UPPER PENINSULA, MI (February 11, 2021) Across the Upper Peninsula, housing is in high demand as professionals looking for a better lifestyle snatch up vacation homes and relocate altogether. With the new ability to work from home, more couples and families are looking beyond their local labor markets. The friendly culture and year-round access to abundant outdoor activities make the U.P. irresistible to workers who can choose where they want to live and work.

Telework has freed many people from considering proximity to the workplace as a driving factor in relocation. No longer confined to large cities where many jobs are based, they are exploring new communities across the U.P., from Sault Ste. Marie to Ironwood. Smaller cities like Houghton, Marquette and Iron Mountain are attracting young professionals seeking work-life balance along with access to amenities like busy downtown centers, restaurants and entertainment.
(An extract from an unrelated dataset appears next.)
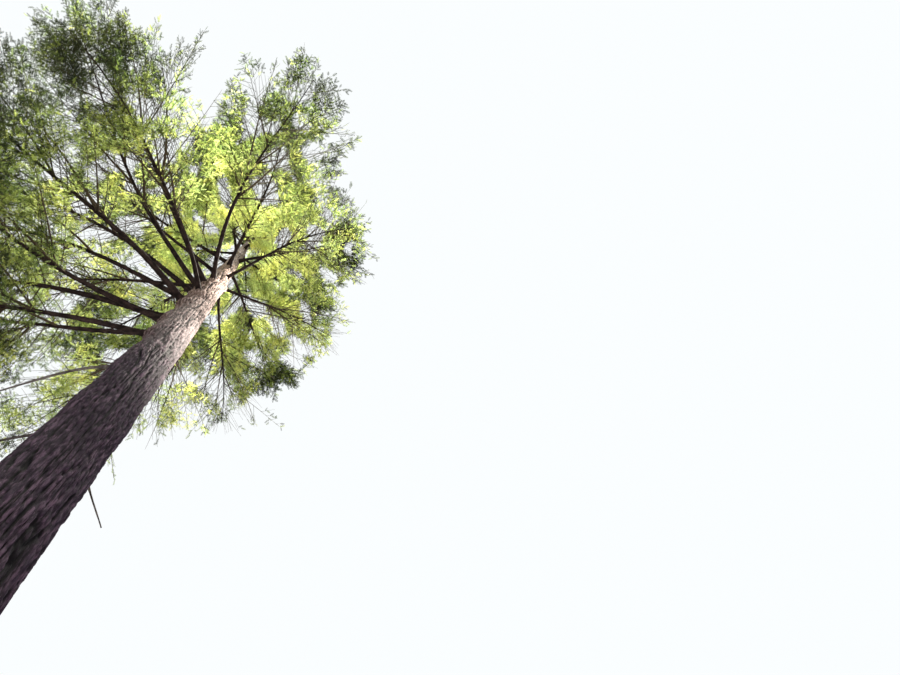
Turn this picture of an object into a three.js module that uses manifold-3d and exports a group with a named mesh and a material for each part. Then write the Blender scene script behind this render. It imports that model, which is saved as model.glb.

A study released by freelancing platform Upwork has found that as many as 14 to 23 million Americans aged 18 and up intend to relocate to a different city or region. Major cities are expected to see the largest exodus, with most remote workers seeking less expensive housing farther away from the cities where they currently work. The Upper Peninsula offers a work-live nirvana. Its panoramic views, safe neighborhoods and affordable housing make the region a top option for those looking for a lifestyle upgrade.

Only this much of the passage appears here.